Ecuadorian politician (born 1990)

Lucia Jaramillo or Lucía Lizbeth Jaramillo Zurita (born 29 July 1990) is an Ecuadorian politician in Ecuador's National Assembly. She went from a career in television to be elected in 2023 and again in 2025. She and her twin sister have had similar careers.

==Life==
Jaramillo and her twin sister were born in 1990 in Guayaquil. She has a degree from the Catholic University of Santiago de Guayaquil. Like her twin sister Paola she initially worked in television. They both had parts in the TV series Súper Papá when they were teenagers.

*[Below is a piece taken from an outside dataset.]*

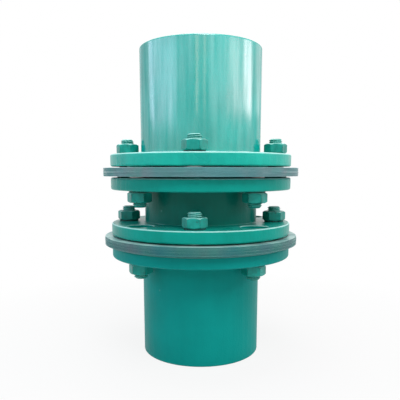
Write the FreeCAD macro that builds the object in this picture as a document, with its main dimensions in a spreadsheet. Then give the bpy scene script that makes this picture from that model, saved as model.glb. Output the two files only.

She represents the Guayas province.

She was elected first in 2023 to the National Assembly as a member of the Social Christian Party. She was soon in trouble with her party after she abstained in a vote where her party asked her to vote against a proposal by Daniel Nobea's National Democratic Action party. Jaramillo was an active politician on social media and her official position changed to Independent as she increasingly supported Nobea.

In 2025 she was leading the Commission on International Relations and Human Mobility. Her deputy was Edwin Estuardo Jarrín Rivadeneira and other members included Sara Noemí Cabrera Chacón, Arisdely Paola Parrales Yagual, Ledy Andrea Zuñiga Rocha, Doménica Carolina Escobar Galarza, Graciela Janeth Ramírez Chalán and Bertha Betsabé Vélez Vélez.